In diagnosis using a nuclear magnetic resonance, a required accuracy in a magnetic intensity of the magnet system is such that variation of one millionth in magnetic intensity is considered to be a problem because a magnetic intensity corresponds to a diagnosis place. There are three types of magnetic fields in MRI apparatuses. That is:
(1) A magnetic field that is a constant in time base and uniform in space, and has an intensity of generally more than 0.1 to several teslas and a variation range of about several ppm within a space for imagining (a space of a sphere or an ellipsoid with a diameter of 30 to 40 cm);(2) A magnetic field varying with a time constant of about one second or shorter and inclined in a space; and(3) A magnetic field caused by a high frequency wave having a frequency (several MHz or higher) corresponding to the nuclear magnetic resonance.
Out of them, the magnetic field of (1) is required to be constant in time base and spatially have homogeneity in the magnetic intensity with an extremely high accuracy in the region where a tomographic imaging of a human body is done. “High accuracy” means that an accuracy with an order of one millionth, such as ±1.5 ppm, in an imaging space FOV (Field View) with a diameter of, for example, 40 cm. A magnetic field distribution of which homogeneity is required to be extremely high, requires adjustment for a magnetic field after production and excitation of a magnet. Generally, an error in magnetic field in production is 1000 times or more greater than the permissible error margin of the magnetic field demanded for a uniform magnetic field. Magnetic field adjustment (shimming) required when the apparatus is installed after production requires a magnetic field adjustment apparatus and a method with an extremely high accuracy because an error in magnetic field is reduced from hundreds ppm to several ppm.
There is a conventional method of shimming using a linear programming. For example, there is a method described by the patent document 1 or the patent document 2 and applied to actual apparatuses for adjustment. However, the linear programming has the following problems.
(1) The liner programming requires a long time period for calculation to conduct accurate calculations of the magnetic field.
(2) The linear programming requires such an accuracy that a magnetic field with a high accuracy is controlled in accordance with setting and variation of each iron piece and current.
(3) When an erroneous shimming operation is conducted, it is difficult to specify the place where the erroneous shimming operation is done, so that restoration requires a lot of work.
In addition, a problem occurs duet to adjusting the magnetic field distribution with spherical harmonic functions as shown in FIG. 2. FIG. 2 is a chart showing an example of a conventional magnetic field adjustment method using the spherical harmonic functions (Patent Document 1).

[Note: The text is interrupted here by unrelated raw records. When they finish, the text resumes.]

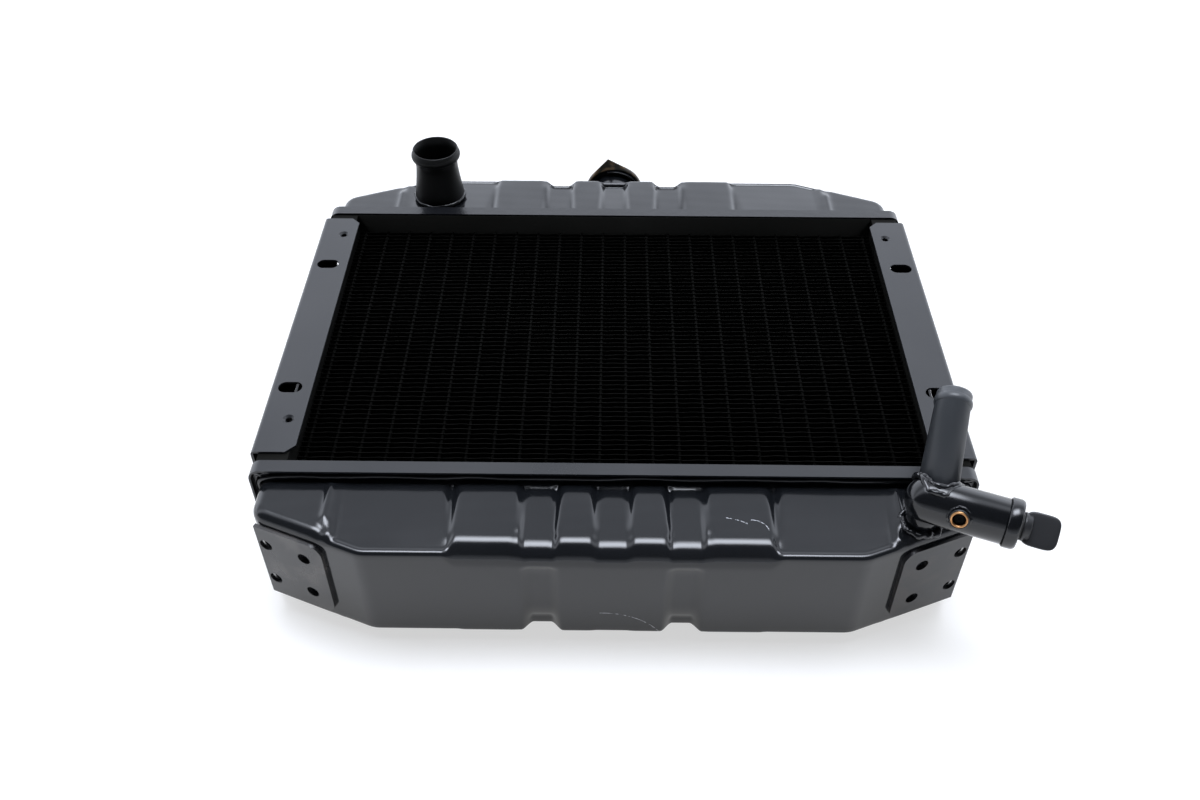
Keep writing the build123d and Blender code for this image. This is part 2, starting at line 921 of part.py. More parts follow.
with BuildPart() as pressure_valve:
    add(
        turned(
            filler_plane,
            [
                (stem_hole, plate_low),
                (valve_radius, plate_low),
                (valve_radius, plate_top),
                (hub_bore + valve_hub_wall, plate_top),
                (hub_bore + valve_hub_wall, plate_top + valve_hub_height),
                (hub_bore, plate_top + valve_hub_height),
                (hub_bore, plate_top),
                (stem_hole, plate_top),
            ],
        )
    )
keep("pressure_valve", pressure_valve)

with BuildPart() as valve_seal:
    add(washer(filler_plane, valve_radius, valve_seal_bore, seal_low, seal_top))
keep("valve_seal", valve_seal)

with BuildPart() as cap_spring:
    add(
        coil(
            filler_plane,
            spring_radius,
            spring_wire,
            spring_turns,
            plate_top + seal_gap,
            disc_low - seal_gap,
        )
    )
keep("cap_spring", cap_spring)

vacuum_top = plate_low - seal_gap
head_low = plate_top + vacuum_head_gap
with BuildPart() as vacuum_valve:
    add(rod(filler_plane, vacuum_radius, vacuum_top - vacuum_gauge, vacuum_top))
    add(rod(filler_plane, vacuum_stem, vacuum_top, head_low))
    add(rod(filler_plane, vacuum_head_radius, head_low, head_low + vacuum_head_gauge))
keep("vacuum_valve", vacuum_valve)

with BuildPart() as vacuum_spring:
    add(
        coil(
            filler_plane,
            (vacuum_head_radius + vacuum_stem) / 2,
            vacuum_spring_wire,
            vacuum_spring_turns,
            plate_top + seal_gap,
            head_low - seal_gap,
        )
    )
keep("vacuum_spring", vacuum_spring)

print(len(parts), "parts")
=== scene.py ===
"""The finished look of a car radiator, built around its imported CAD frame.

Each sub-assembly is a class: its fields are its sizes in millimetres, and its methods build its
meshes as numpy surfaces and dress them. Each finish is a frozen dataclass that makes a material.
The axes are the frame's: X across the core, Y from the bottom tank to the top tank, Z out of the
face that carries the hose necks.
"""

import logging
import math
from dataclasses import dataclass
from enum import Enum

import bpy
import numpy as np
from mathutils import Matrix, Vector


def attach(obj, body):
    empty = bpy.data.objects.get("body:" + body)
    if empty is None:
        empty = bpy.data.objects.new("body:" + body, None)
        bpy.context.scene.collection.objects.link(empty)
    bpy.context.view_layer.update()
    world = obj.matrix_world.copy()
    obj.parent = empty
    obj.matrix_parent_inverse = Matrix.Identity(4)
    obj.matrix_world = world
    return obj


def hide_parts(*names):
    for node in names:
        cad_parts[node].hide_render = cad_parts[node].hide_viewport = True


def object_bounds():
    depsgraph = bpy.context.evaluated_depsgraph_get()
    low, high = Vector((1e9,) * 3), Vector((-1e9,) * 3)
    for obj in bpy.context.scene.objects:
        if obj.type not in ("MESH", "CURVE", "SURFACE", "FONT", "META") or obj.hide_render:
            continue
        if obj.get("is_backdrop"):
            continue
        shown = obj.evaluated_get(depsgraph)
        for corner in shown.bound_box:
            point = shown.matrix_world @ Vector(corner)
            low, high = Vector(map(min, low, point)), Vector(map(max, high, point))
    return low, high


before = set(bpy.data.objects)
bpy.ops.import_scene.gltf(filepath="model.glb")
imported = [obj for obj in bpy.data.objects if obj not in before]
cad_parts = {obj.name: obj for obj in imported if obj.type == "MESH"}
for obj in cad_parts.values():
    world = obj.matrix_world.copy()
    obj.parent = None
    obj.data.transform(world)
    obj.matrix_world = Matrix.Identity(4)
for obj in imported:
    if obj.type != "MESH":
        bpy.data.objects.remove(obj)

LOG = logging.getLogger("radiator")
MM = 0.001
# ripple(): how many waves, and each one's length and height against the one before.
WAVES, WAVE_SHRINK, WAVE_FADE = 5, 0.62, 0.7
WAVE_SUM = 2.2


# Mesh helpers -------------------------------------------------------------------------------


def smooth_step(value: np.ndarray, low: float, high: float) -> np.ndarray:
    """A smooth rise from 0 at low to 1 at high: 3t^2 - 2t^3 of the clamped share t."""
    share = np.clip((value - low) / (high - low), 0.0, 1.0)
    return share * share * (3.0 - 2.0 * share)


def band(value: np.ndarray, low: float, high: float, soft: float) -> np.ndarray:
    """A plateau of 1 between low and high, with flanks of width soft centred on both."""
    rise = smooth_step(value, low - soft / 2, low + soft / 2)
    return rise - smooth_step(value, high - soft / 2, high + soft / 2)


def hump(value: np.ndarray, centre: float, width: float) -> np.ndarray:
    """A bell of height 1: exp(-((value - centre) / width)^2)."""
    return np.exp(-(((value - centre) / width) ** 2))


def signed_power(value: np.ndarray, power: float) -> np.ndarray:
    """The size of a value to a power, with the value's sign."""
    return np.sign(value) * np.abs(value) ** power


def full_turn(steps: int) -> np.ndarray:
    """Even angles once round, without the last."""
    return np.linspace(0, 2 * math.pi, steps, endpoint=False)


def ripple(x: np.ndarray, y: np.ndarray, wave: float, seed: int) -> np.ndarray:
    """Slow unevenness of hand-worked metal: a sum of sine waves with fixed directions.

    Args:
        x: first coordinate.
        y: second coordinate.
        wave: longest wavelength, in the units of x and y.
        seed: picks the directions and phases.

    Returns:
        A height of about -1 to 1 at each point.
    """
    random = np.random.default_rng(seed)
    total = np.zeros(np.broadcast(x, y).shape)
    for octave in range(WAVES):
        angle, phase = random.uniform(0, 2 * math.pi, 2)
        scale = 2 * math.pi / (wave * WAVE_SHRINK**octave)
        total += WAVE_FADE**octave * np.sin(scale * (x * math.cos(angle) + y * math.sin(angle)) + phase)
    return total / WAVE_SUM


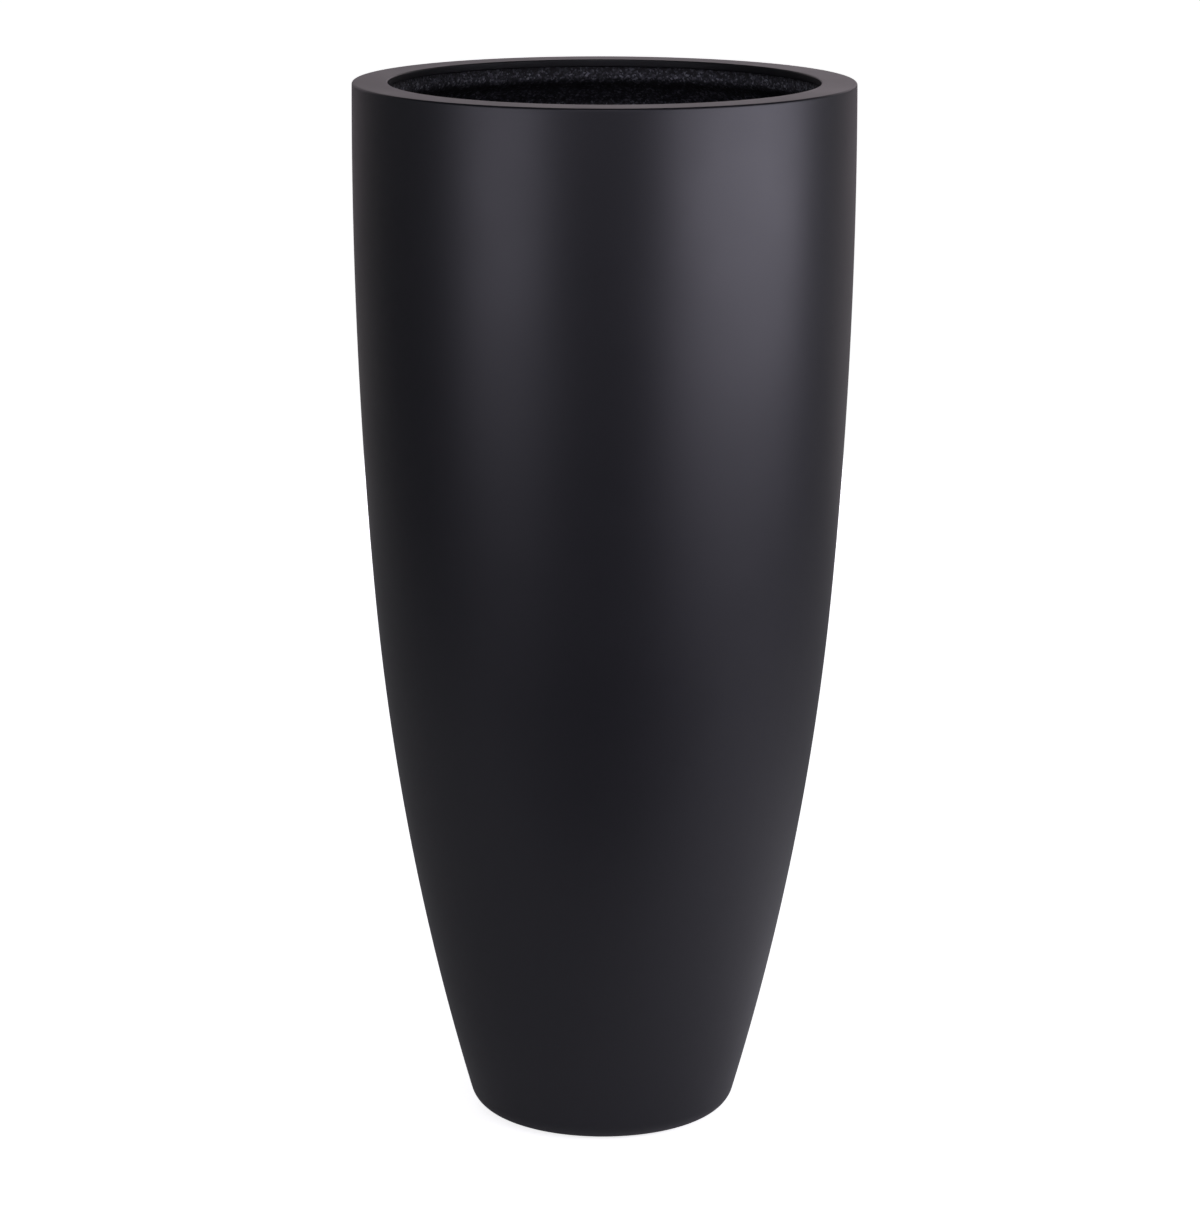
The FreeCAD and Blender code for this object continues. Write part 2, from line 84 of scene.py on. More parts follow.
def wall_radius(height, inset=0.0):
    """Radius of the wall at a height, inset from its outer face: one arc whose centre is level with the
    widest place, and under the blend height a tighter arc that is tangent to it."""
    blend = WIDEST_UP - (UPPER_SWEEP - inset) * LEAN
    upper = UPPER_ACROSS + np.sqrt((UPPER_SWEEP - inset) ** 2 - (height - WIDEST_UP) ** 2)
    lower = LOWER_ACROSS + np.sqrt((LOWER_SWEEP - inset) ** 2 - (height - LOWER_UP) ** 2)
    return np.where(height > blend, upper, lower)


def wall_line(low, high, inset, count):
    """Points (radius, height) along the wall from one height to another, evenly spaced in height."""
    height = np.linspace(low, high, count)
    return np.stack([wall_radius(height, inset), height], axis=1)


def straight(start, end, count=2):
    """Points (radius, height) on a straight line, evenly spaced."""
    return np.linspace(start, end, count)


def bend(across, up, radius, start, end, count):
    """Points (radius, height) on an arc about (across, up), from one angle to another, in radians."""
    angle = np.linspace(start, end, count)
    return np.stack([across + radius * np.cos(angle), up + radius * np.sin(angle)], axis=1)


def smooth(*parts):
    """One smooth stretch of parts, each of which starts where the one before it ends."""
    return np.concatenate([*(part[:-1] for part in parts[:-1]), parts[-1]])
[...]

The spherical harmonic functions are orthogonal on a spherical surface to form a base, but when a magnetic field with a spherical function distribution having a high accuracy is tried to generate, a fine adjustment for a magnetic adjustment mechanism is required because there is a mutual interference in the magnetic field adjustment mechanism and on a magnetic field evaluation surface of an aspheric surface. For example, a homogeneous magnetic field distribution is a distribution having the lowest-numbered spherical harmonic functions. However, it is impossible to actually generate this distribution accurately unless using a magnetic adjustment mechanism which perfectly encloses a magnetic adjustment region. Accordingly, the MRI of the prior art has no such a magnetic adjustment mechanism.